↓↓↓

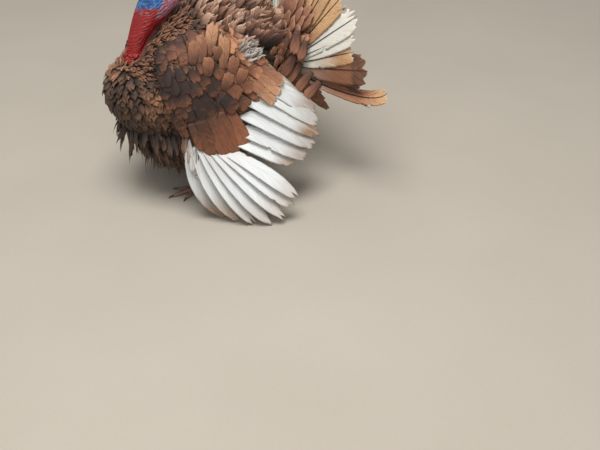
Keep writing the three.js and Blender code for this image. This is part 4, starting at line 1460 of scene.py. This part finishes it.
@dataclass
class Wing:
    """Both wings' feathers, laid for the left one and mirrored."""

    coat: Coat
    secondaries: int = 10
    primaries: int = 7
    coverts: tuple[tuple, ...] = (
        (-0.03, 22, 0.040, 0.0120, (0.0, 1.0)),
        (0.05, 19, 0.050, 0.0150, (0.0, 0.85)), (0.14, 13, 0.058, 0.0175),
        (0.24, 12, 0.062, 0.0190), (0.34, 12, 0.064, 0.0200),
        (0.45, 12, 0.066, 0.0205), (0.56, 12, 0.066, 0.0205),
        (0.67, 11, 0.066, 0.0210, (0.0, 0.47)),
        (0.79, 10, 0.064, 0.0210, (0.0, 0.43)),
        (0.90, 9, 0.060, 0.0210, (0.0, 0.36)))
    hand_coverts: tuple[tuple, ...] = (
        (0.66, 10, 0.092, 0.0125, (0.0, 0.9), 0.013),
        (0.50, 12, 0.090, 0.0120, (0, 1), 0.013),
        (0.32, 13, 0.074, 0.0110, (0, 1), 0.011),
        (0.17, 14, 0.056, 0.0100, (0, 1), 0.009),
        (0.02, 15, 0.040, 0.0085, (0, 1), 0.006))
    ground: Ground = field(init=False)

    def __post_init__(self) -> None:
        """Finds the left wing's surface."""
        self.ground = Ground("wing_left_arm", "wing_left_hand", "wing_left_secondaries")

    @staticmethod
    def tone(points: Array) -> Array:
        """How light the brown is at each place on the wing, with some painted shadow."""
        _, y, z = points.T
        top = smoothstep(0.435, 0.52, z) * smoothstep(-0.21, -0.13, y)
        rear = smoothstep(-0.13, -0.03, y) * smoothstep(0.325, 0.40, z)
        dark = np.exp(-(((y + 0.165) / 0.085) ** 2 + ((z - 0.365) / 0.07) ** 2))
        # An arc of dark tips on the median coverts, with the shadow under them painted in.
        dark_tips_and_shadow = np.exp(-(((z - 0.322 - 0.16 * np.maximum(y + 0.10, 0)) / 0.02) ** 2)) * (y < 0.0)
        return np.clip(0.40 + 0.30 * top + 0.40 * rear - 0.32 * np.maximum(dark, dark_tips_and_shadow), 0.02, 1)

    @staticmethod
    def lie(points: Array) -> Array:
        """The ways that the coverts lie: down in front, back and down behind."""
        share = smoothstep(-0.21, -0.02, points[:, 1])[:, None]
        return lerp(np.array([0.0, 0.36, -1.0]), np.array([0.0, 1.0, -0.95]), share)

    def row(self, net: Net, row: CovertRow, rng: np.random.Generator, flow: Rule) -> Plumes:
        """Lays one row of coverts.

        Args:
            net: The wing's surface.
            row: The row's sizes.
            rng: Where its unevenness comes from.
            flow: The way that feathers lie, from their roots.

        Returns:
            The row's plumes.
        """
        u = np.linspace(*row.span, row.count) + rng.normal(0, 0.2, row.count) / row.count
        v = row.start + rng.normal(0, 0.014, row.count)
        u, v = np.clip(u, 0, 1), np.clip(v, 0, 1)
        root = net.point(u, v)
        way = unit(flow(root)) + rng.normal(0, 0.14, (row.count, 3))
        return laid(self.ground, root, net.normal(u, v), way, row.length, row.half, row.lift,
                    0.001, rng)

    def pair(self, name: str, slot: str, finish: FeatherFinish, vane: Vane, plumes: Plumes,
             seed: int, node: str = "") -> None:
        """Makes a piece for each wing."""
        for label, side in SIDES.items():
            nodes = [f"wing_{label}_{node}"] if node else []
            self.coat.piece(f"{name}_{label}", slot, finish, vane, plumes, seed, nodes, side)
            seed += 1

    def secondary_plumes(self) -> Plumes:
        """The secondaries, from under the coverts to their tips."""
        t = np.linspace(0, 1, self.secondaries)
        rng = np.random.default_rng(31)
        root = along(SECONDARY_ROOTS, t)
        tip = along(SECONDARY_TIPS, t)
        tip += (tip - root) * rng.normal(0, 0.035, len(t))[:, None]
        middle = (root + tip) / 2 + lerp(np.array([0.010, 0, 0.004]), np.array(
            [0.024, 0, 0.018]), smoothstep(0.2, 0.5, t)[:, None])
        rows = np.linspace(0, 1, REMEX.rows + 1)[None, :]
        inner = smoothstep(0.42, 0.12, t)[:, None]
        stain = 0.46 + 0.54 * np.exp(-((t - 0.60) / 0.14) ** 2) + 0.5 * smoothstep(0.80, 1, t)
        stain = stain * (1 + rng.normal(0, 0.35, len(t)))
        pale = 1 - stain[:, None] * smoothstep(0.58, 0.92, rows) - inner * lerp(1.0, 0.6, rows)
        tone = 0.50 + 0.20 * inner * rows + 0.2 * smoothstep(0.9, 1.0, rows)
        return Plumes(root, middle, tip, self.tilted(tip, 0.06), 0.0340, tone,
                      np.clip(pale, 0, 1))

    def primary_plumes(self) -> Plumes:
        """The primaries, from the hand to their tips."""
        t = np.linspace(0, 1, self.primaries)
        root, middle, tip = (along(line, t) for line in (PRIMARY_ROOTS, PRIMARY_BENDS,
                                                         PRIMARY_TIPS))
        rows = np.linspace(0, 1, REMEX.rows + 1)[None, :]
        stain = 0.40 + 0.55 * smoothstep(0.60, 0.95, t)
        pale = 1 - stain[:, None] * smoothstep(0.62 - 0.2 * t[:, None], 0.95, rows) \
            - 0.16 * smoothstep(0.45, 0.15, rows)
        return Plumes(root, middle, tip, self.tilted(tip, 0.08), lerp(0.0300, 0.0240, t),
                      np.full(pale.shape, 0.55), pale)

    @staticmethod
    def tilted(tips: Array, share: float) -> Array:
        """The way each flight feather faces, its outer vane over its neighbour's."""
        distal = unit(np.gradient(tips, axis=0))
        return unit(FLIGHT_FACE - share * distal)

    @staticmethod
    def quills(plumes: Plumes, radius: float, lift: float) -> Plumes:
        """The shafts along the outer faces of some plumes."""
        up = plumes.ups * lift
        return Plumes(plumes.roots + up, plumes.middles + up, plumes.tips + up * 0.2, plumes.ups,
                      radius)

    def build(self) -> None:
        """Makes both wings' pieces."""
        rng = np.random.default_rng(11)
        coverts = Plumes.joined([self.row(ARM, CovertRow(*row), rng, self.lie)
                                 for row in self.coverts])
        # Their tone is darker in the hollows: painted shade.
        coverts.tone = self.tone(coverts.tips) - 0.6 * hollow_shade(coverts.middles)
        dark = listed(self.ground, DARK_SQUARES, 0.007)
        coverts = Plumes.joined([coverts, dark])

        def from_hand(root: Array) -> Array:
            """The way that the primaries near each place lie."""
            t = smoothstep(-0.10, -0.24, root[:, 1])
            return along(PRIMARY_BENDS - PRIMARY_ROOTS, t)

        hand = Plumes.joined([self.row(HAND, CovertRow(*row), rng, from_hand)
                              for row in self.hand_coverts])
        hand.pale = 0.92 * smoothstep(-0.252, -0.222, hand.tips[:, 1] - 0.25 * (
            hand.tips[:, 2] - 0.2))
        hand.tone = lerp(0.45, 0.85, hand.pale)
        squares = listed(self.ground, SHOULDER_SQUARES, 0.008)
        chestnut = listed(self.ground, CHESTNUT, 0.008)
        tertials = listed(self.ground, TERTIALS, 0.010)
        self.pair("chestnut_coverts", "covert_feathers", GREATER, BROAD, chestnut, 110)
        self.pair("tertials", "covert_feathers", TERTIAL, BROAD, tertials, 115)
        self.pair("wing_coverts", "covert_feathers", COVERT, SQUARE, coverts, 120)
        self.pair("scapulars", "covert_feathers", SCAPULAR, SQUARE, squares, 130)
        self.pair("hand_coverts", "hand_feathers", HAND_COVERT, ROUNDED, hand, 140)
        self.pair("secondary_feathers", "flight_feathers", FLIGHT, REMEX,
                  self.secondary_plumes(), 150, "secondaries")
        self.pair("primary_feathers", "flight_feathers", FLIGHT, REMEX, self.primary_plumes(),
                  160, "primaries")


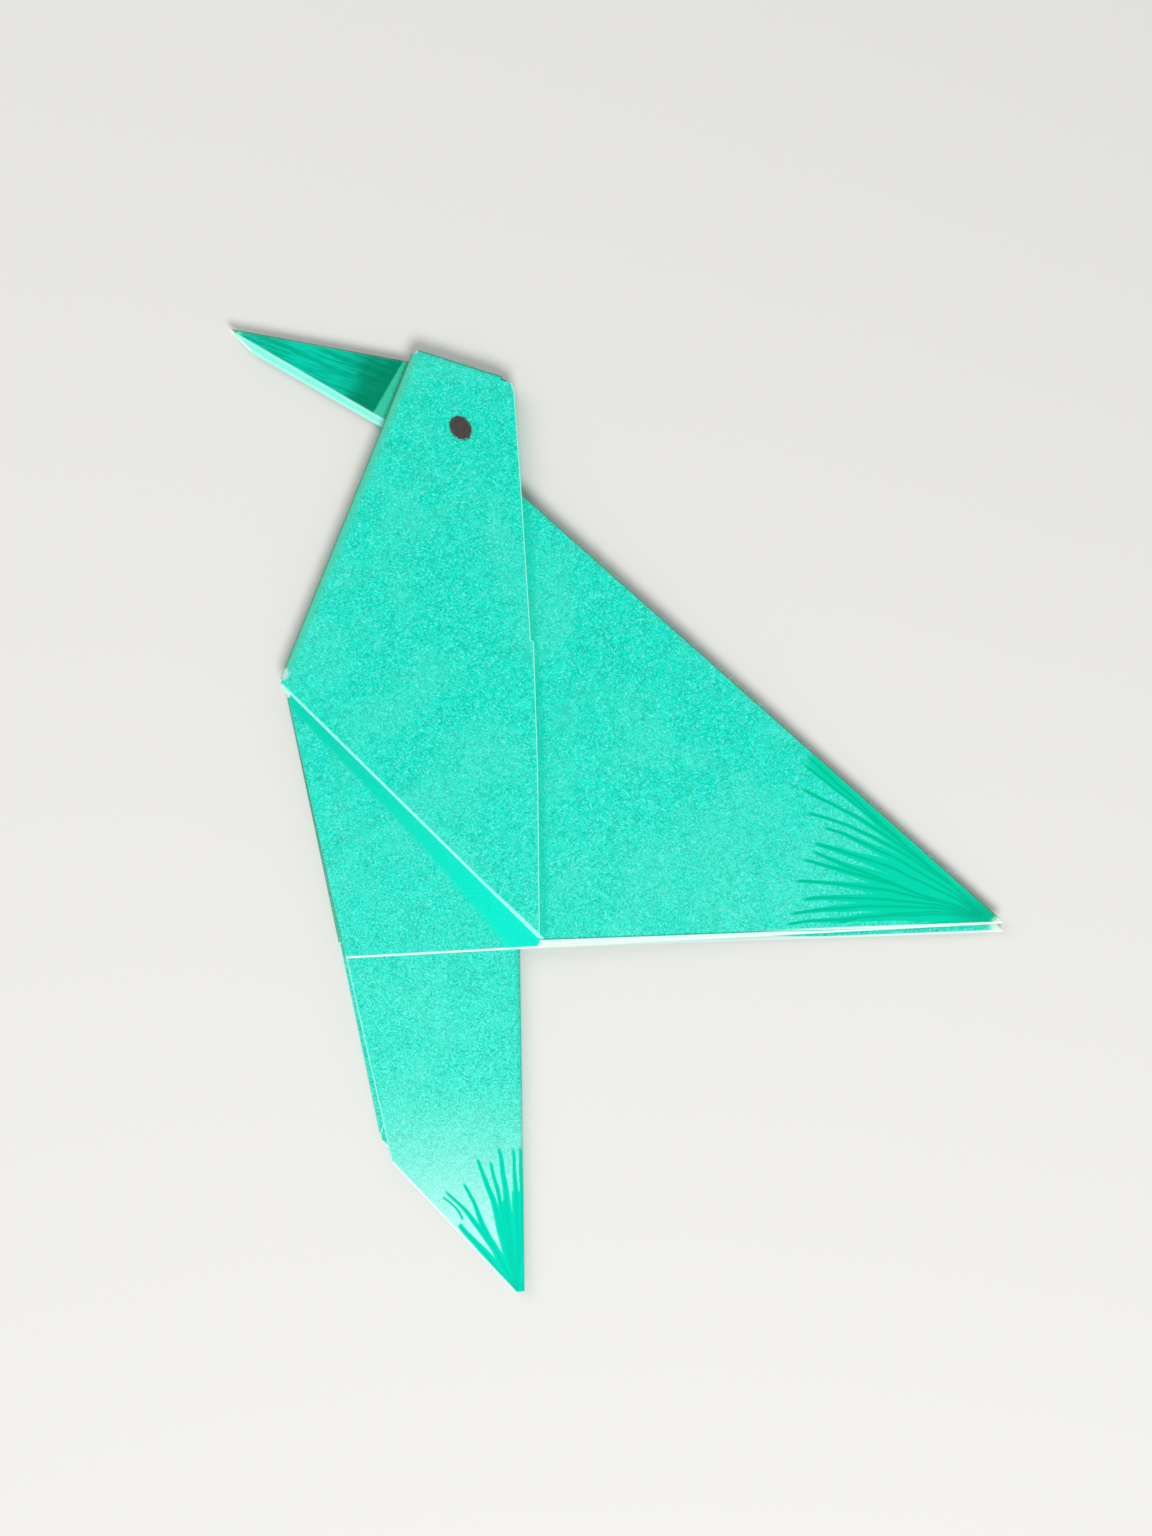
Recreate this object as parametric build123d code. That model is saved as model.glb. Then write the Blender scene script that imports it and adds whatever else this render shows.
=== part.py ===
from build123d import *
import os

os.makedirs("parts", exist_ok=True)

# A hummingbird folded from one square sheet, pressed flat and lying on its side.
# +X is the side that the wings point to, +Y runs from tail to head, +Z is up.
# Each half of the bird is a pile of flat panels, joined by round folds at their edges.

# The square sheet, and the air that its folded layers keep between them.
sheet_side = 210.0
paper = 0.13
layer_air = 0.05
# How far each fold stops short of the corner where it meets the next one.
corner_relief = 0.35

# Corners of the near half as it was folded, as shares of the sheet's side,
# measured from where the wing-to-wing fold crosses the spine.
head_left_shares = (-0.0835, 0.0326)
spine_top_shares = (-0.0080, 0.0088)
spine_shoulder_shares = (-0.0045, 0.0)
chest_corner_shares = (-0.1860, -0.2210)
belly_top_shares = (-0.1807, -0.2278)
pleat_foot_shares = (-0.0028, -0.2293)
neck_bow_shares = (0.0106, -0.2900)
neck_foot_shares = (0.0121, -0.4157)
wing_bow_shares = (0.0061, -0.4222)
wing_tip_shares = (0.3660, -0.4036)
tail_corner_shares = (-0.1017, -0.5843)
tail_tip_shares = (0.0005, -0.6925)
beak_tip_shares = (-0.2263, 0.0494)
beak_root_shares = (-0.0980, -0.0273)
beak_blunt_shares = (-0.2187, 0.0429)

# Corners that lie on another fold, as shares of the way along it.
wing_root_share = 0.111
head_inside_share = 0.93
neck_raw_share = 0.98
belly_raw_share = 0.567

# How far the far half slipped against the near half when the sheet was folded.
wing_slip = (0.2, -1.4)
neck_slip = (0.2, -0.7)
bow_slip = (0.0, -0.3)
belly_slip = (-0.3, 0.0)
tail_slip = (-1.8, 3.3)
beak_slip = (0.3, -1.2)
blunt_slip = (2.4, -2.6)

# Layers of one half, from the middle of the folded bird outwards.
LAYER_ORDER = (
    "beak_core", "beak_cover", "tip_cover", "tip_core", "neck_core", "pleat", "body",
    "wing_back", "wing_front", "neck_cover",
)
LAYERS = {name: number for number, name in enumerate(LAYER_ORDER, start=1)}
# The belly corners are tucked in below the pleat, at the height of its two layers.
LAYERS["belly_tuck"] = LAYERS["pleat"]
LAYERS["wing_tuck"] = LAYERS["neck_core"]


def height(layer):
    """Height of a layer's middle; layers of the far half count below zero."""
    side = 1 if layer > 0 else -1
    return side * (abs(layer) - 0.5) * (paper + layer_air)


def reach(layer_a, layer_b):
    """How far the fold between two layers stands out from its own centre line."""
    return (abs(height(layer_a) - height(layer_b)) + paper) / 2


def nested_reach(panel_a, panel_b):
    return reach(LAYERS[panel_a], LAYERS[panel_b])


# Set-back of each crease: nested folds share the centre line of the outermost one.
SET_BACKS = {
    "chest": nested_reach("neck_core", "neck_cover"),
    "spine": reach(LAYERS["body"], -LAYERS["body"]),
    "head": nested_reach("tip_cover", "neck_cover"),
    "beak_base": nested_reach("beak_core", "tip_core"),
    "belly": nested_reach("wing_tuck", "wing_back"),
    "wing": nested_reach("wing_back", "wing_front"),
    "shoulder": nested_reach("pleat", "body"),
    "breast": nested_reach("wing_front", "neck_cover"),
    "pleat": nested_reach("neck_core", "pleat"),
    "tuck": nested_reach("wing_tuck", "belly_tuck"),
    "throat": nested_reach("tip_cover", "tip_core"),
    "beak_under": nested_reach("beak_core", "beak_cover"),
    "beak_top": reach(LAYERS["beak_core"], -LAYERS["beak_core"]),
    "raw": 0,
}


def place(shares):
    """A corner's place from its shares of the sheet's side."""
    return Vector(shares[0] * sheet_side, shares[1] * sheet_side)


def along(start, end, share):
    return start + (end - start) * share


def meet(start_a, way_a, start_b, way_b):
    """The point where two straight lines cross."""
    gap = start_b - start_a
    cross = way_a.X * way_b.Y - way_a.Y * way_b.X
    return start_a + way_a * ((gap.X * way_b.Y - gap.Y * way_b.X) / cross)


def reflect(point, start, end):
    """Where a point lands when the paper is folded over on a crease."""
    way = (end - start).normalized()
    foot = start + way * (point - start).dot(way)
    return foot * 2 - point


def folded_corners(slipped):
    """Where the corners of one half come to lie; the far half lies slipped."""
    slip = 1 if slipped else 0
    spots = {
        "head_left": place(head_left_shares),
        "spine_top": place(spine_top_shares),
        "spine_shoulder": place(spine_shoulder_shares),
        "chest": place(chest_corner_shares),
        "pleat_foot": place(pleat_foot_shares),
        "neck_bow": place(neck_bow_shares),
        "neck_foot": place(neck_foot_shares) + Vector(*neck_slip) * slip,
        "wing_bow": place(wing_bow_shares) + Vector(*bow_slip) * slip,
        "wing_tip": place(wing_tip_shares) + Vector(*wing_slip) * slip,
        "belly_top": place(belly_top_shares) + Vector(*belly_slip) * slip,
        "tail_corner": place(tail_corner_shares) + Vector(*tail_slip) * slip,
        "tail_tip": place(tail_tip_shares),
        "beak_tip": place(beak_tip_shares),
        "beak_root": place(beak_root_shares) + Vector(*beak_slip) * slip,
        "beak_blunt": place(beak_blunt_shares) + Vector(*blunt_slip) * slip,
    }
    head_left, chest = spots["head_left"], spots["chest"]
    spots["wing_root"] = along(head_left, chest, wing_root_share)
    spots["head_inside"] = along(head_left, spots["spine_top"], head_inside_share)
    spots["neck_raw"] = along(head_left, spots["spine_top"], neck_raw_share)
    spots["belly_raw"] = along(spots["belly_top"], spots["tail_corner"], belly_raw_share)
    tail_way = spots["tail_corner"] - spots["tail_tip"]
    belly_corner = meet(head_left, chest - head_left, spots["tail_tip"], tail_way)
    spots["tucked_corner"] = reflect(belly_corner, spots["belly_top"], spots["tail_corner"])
    return spots


# Each panel: its corners in order, each with the crease that starts there and runs to
# the next corner. A raw edge of the sheet is "raw".
BEAK_TIP_OUTLINE = [
    ("head_left", "head"), ("head_inside", "beak_base"), ("beak_root", "throat"),
]
BEAK_OUTLINE = [
    ("beak_tip", "beak_top"), ("head_inside", "beak_base"), ("beak_root", "beak_under"),
    ("beak_blunt", "raw"),
]
PANELS = {
    "beak_core": BEAK_OUTLINE,
    "beak_cover": BEAK_OUTLINE,
    "tip_cover": BEAK_TIP_OUTLINE,
    "tip_core": BEAK_TIP_OUTLINE,
    "neck_core": [
        ("head_left", "head"), ("spine_top", "spine"), ("pleat_foot", "pleat"), ("chest", "chest"),
    ],
    "pleat": [
        ("wing_root", "shoulder"), ("spine_shoulder", "spine"), ("pleat_foot", "pleat"),
        ("chest", "chest"),
    ],
    "body": [
        ("wing_root", "shoulder"), ("spine_shoulder", "spine"), ("tail_tip", "raw"),
        ("tail_corner", "belly"), ("belly_top", "raw"), ("chest", "chest"),
    ],
    "wing_back": [
        ("wing_root", "wing"), ("wing_tip", "raw"), ("wing_bow", "raw"), ("belly_raw", "belly"),
        ("belly_top", "raw"), ("chest", "chest"),
    ],
    "wing_front": [
        ("wing_root", "wing"), ("wing_tip", "raw"), ("neck_foot", "breast"), ("chest", "chest"),
    ],
    "neck_cover": [
        ("head_left", "head"), ("neck_raw", "raw"), ("neck_bow", "raw"), ("neck_foot", "breast"),
        ("chest", "chest"),
    ],
    "belly_tuck": [
        ("belly_top", "tuck"), ("tucked_corner", "raw"), ("tail_corner", "belly"),
    ],
    "wing_tuck": [
        ("belly_top", "tuck"), ("tucked_corner", "raw"), ("belly_raw", "belly"),
    ],
}

# Folds within one half: the two panels and the crease between them.
FOLDS = [
    ("neck_core", "neck_cover", "chest"),
    ("pleat", "wing_front", "chest"),
    ("body", "wing_back", "chest"),
    ("wing_back", "wing_front", "wing"),
    ("pleat", "body", "shoulder"),
    ("wing_front", "neck_cover", "breast"),
    ("neck_core", "pleat", "pleat"),
    ("belly_tuck", "body", "belly"),
    ("wing_tuck", "wing_back", "belly"),
    ("wing_tuck", "belly_tuck", "tuck"),
    ("tip_core", "neck_core", "head"),
    ("tip_cover", "neck_cover", "head"),
    ("beak_cover", "tip_cover", "beak_base"),
    ("beak_core", "tip_core", "beak_base"),
    ("tip_cover", "tip_core", "throat"),
    ("beak_core", "beak_cover", "beak_under"),
]

# Folds that join the two halves, along the spine and along the top of the beak.
MIDDLE_FOLDS = [
    ("neck_core", "spine"),
    ("pleat", "spine"),
    ("body", "spine"),
    ("beak_core", "beak_top"),
]


class Panel:
    """One flat panel, with its folded edges set back to leave room for the folds."""

    def __init__(self, name, spots, side):
        outline = PANELS[name]
        self.layer = LAYERS[name] * side
        self.creases = [crease for corner, crease in outline]
        ends = [spots[corner] for corner, crease in outline]
        sides = list(zip(ends, ends[1:] + ends[:1]))
        twice_area = sum(a.X * b.Y - a.Y * b.X for a, b in sides)
        turn = 1 if twice_area > 0 else -1
        ways = [(b - a).normalized() for a, b in sides]
        self.outward = [Vector(way.Y, -way.X) * turn for way in ways]
        starts = [
            end - out * SET_BACKS[crease]
            for end, out, crease in zip(ends, self.outward, self.creases)
        ]
        self.points = [
            meet(starts[i - 1], ways[i - 1], starts[i], ways[i]) for i in range(len(starts))
        ]

    def edge(self, crease):
        """The two ends of a folded edge, and the way that points out of the panel there."""
        spot = self.creases.index(crease)
        following = (spot + 1) % len(self.points)
        return self.points[spot], self.points[following], self.outward[spot]

    def solid(self):
        face = make_face(Polyline(*[(p.X, p.Y) for p in self.points], close=True))
        return extrude(Pos(0, 0, height(self.layer)) * face, paper / 2, both=True)


def fold(panel_a, panel_b, crease):
    """The half-round fold that carries the paper from one layer to another."""
    start, end, outward = panel_a.edge(crease)
    way = (end - start).normalized()
    others = [(point - start).dot(way) for point in panel_b.edge(crease)[:2]]
    first = max(0, min(others)) + corner_relief
    last = min((end - start).length, max(others)) - corner_relief
    middle = (height(panel_a.layer) + height(panel_b.layer)) / 2
    outer = reach(panel_a.layer, panel_b.layer)
    ring = Circle(outer) - Circle(outer - paper)
    half = ring & Rectangle(outer, 2 * outer, align=(Align.MIN, Align.CENTER))
    centre = start + way * first + Vector(0, 0, middle)
    return extrude(Plane(centre, x_dir=outward, z_dir=way) * half, last - first)


def half_bird(side):
    """All panels of one half, by name; the far half lies below and slipped."""
    spots = folded_corners(slipped=side < 0)
    return {name: Panel(name, spots, side) for name in PANELS}


def folded_sheet():
    """The whole sheet as one solid, standing on the middle of its underside."""
    near, far = half_bird(1), half_bird(-1)
    pieces = []
    for half in (near, far):
        pieces += [panel.solid() for panel in half.values()]
        pieces += [fold(half[a], half[b], crease) for a, b, crease in FOLDS]
    pieces += [fold(near[name], far[name], crease) for name, crease in MIDDLE_FOLDS]
    sheet = pieces[0].fuse(*pieces[1:]).clean()
    box = sheet.bounding_box()
    centre = box.center()
    return Pos(-centre.X, -centre.Y, -box.min.Z) * sheet


export_step(folded_sheet(), "parts/folded_sheet.step")
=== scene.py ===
import math
import random
from collections import namedtuple

import bmesh
import bpy
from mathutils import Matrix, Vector, geometry


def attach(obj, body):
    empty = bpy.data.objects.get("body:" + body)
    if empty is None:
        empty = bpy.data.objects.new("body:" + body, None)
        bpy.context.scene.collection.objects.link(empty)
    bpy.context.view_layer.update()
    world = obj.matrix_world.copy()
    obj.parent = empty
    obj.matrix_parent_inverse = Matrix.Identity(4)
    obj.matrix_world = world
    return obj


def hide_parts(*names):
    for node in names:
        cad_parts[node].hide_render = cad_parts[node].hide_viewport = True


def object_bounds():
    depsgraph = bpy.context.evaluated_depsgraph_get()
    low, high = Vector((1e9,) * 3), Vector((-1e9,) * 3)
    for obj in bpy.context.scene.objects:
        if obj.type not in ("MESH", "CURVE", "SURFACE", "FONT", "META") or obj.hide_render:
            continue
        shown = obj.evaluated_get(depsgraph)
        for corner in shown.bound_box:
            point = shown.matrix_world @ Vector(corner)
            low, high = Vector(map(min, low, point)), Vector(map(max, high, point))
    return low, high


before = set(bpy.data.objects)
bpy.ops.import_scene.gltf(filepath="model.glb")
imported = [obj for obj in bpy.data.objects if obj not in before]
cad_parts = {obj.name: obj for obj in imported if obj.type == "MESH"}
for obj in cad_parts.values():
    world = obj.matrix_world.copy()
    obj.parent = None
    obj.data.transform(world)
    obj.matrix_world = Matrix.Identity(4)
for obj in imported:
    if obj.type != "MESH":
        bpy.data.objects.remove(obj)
CAD_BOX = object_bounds()

MM = 0.001

# The sheet and its folded layers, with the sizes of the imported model.
SHEET_SIDE = 210.0 * MM
PAPER = 0.13 * MM
LAYER_AIR = 0.05 * MM
PITCH = PAPER + LAYER_AIR
# How far each fold stops short of its corners: the folds of the head reach closer.
CORNER_RELIEF = 0.35 * MM
HEAD_RELIEF = 0.12 * MM

# One pixel of the photograph on the bird, and the pixel that lies at the sheet's own
# origin, where the wing-to-wing fold crosses the spine.
PIXEL = SHEET_SIDE / 1317
ORIGIN_PIXEL = (524, 392)

# Corners of the near half as shares of the sheet's side, measured from its origin.
# The neck's raw edge has a worn corner, a slight bend, a small step and a bow.
CORNER_SHARES = {
    "head_left": (-0.0835, 0.0326),
    "spine_top": (-0.0080, 0.0088),
    "spine_shoulder": (-0.0090, 0.0),
    "chest": (-0.1860, -0.2210),
    "belly_top": (-0.1807, -0.2278),
    "pleat_foot": (-0.0028, -0.2293),
    "neck_corner": (-0.0072, -0.0008),
    "neck_collar": (-0.0017, -0.0781),
    "neck_step": (0.0053, -0.1883),
    "neck_notch": (0.0076, -0.1902),
    "neck_bow": (0.0108, -0.2900),
    "neck_foot": (0.0121, -0.4157),
    "wing_bow": (0.0061, -0.4222),
    "wing_tip": (0.3660, -0.4036),
    "tail_corner": (-0.1017, -0.5843),
    "tail_tip": (0.0005, -0.6925),
    "beak_tip": (-0.2263, 0.0494),
    "beak_root": (-0.0980, -0.0273),
    "beak_blunt": (-0.2187, 0.0429),
}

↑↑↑

## SET EXERCISE:
Extract the span of lines that starts with the line containing "obj.matrix_world = Matrix.Identity(4)" and ends with the line containing "HEAD_RELIEF = 0.12 * MM". Keep it exact and add nothing.

## TASK RESULT:
    obj.matrix_world = Matrix.Identity(4)
for obj in imported:
    if obj.type != "MESH":
        bpy.data.objects.remove(obj)
CAD_BOX = object_bounds()

MM = 0.001

# The sheet and its folded layers, with the sizes of the imported model.
SHEET_SIDE = 210.0 * MM
PAPER = 0.13 * MM
LAYER_AIR = 0.05 * MM
PITCH = PAPER + LAYER_AIR
# How far each fold stops short of its corners: the folds of the head reach closer.
CORNER_RELIEF = 0.35 * MM
HEAD_RELIEF = 0.12 * MM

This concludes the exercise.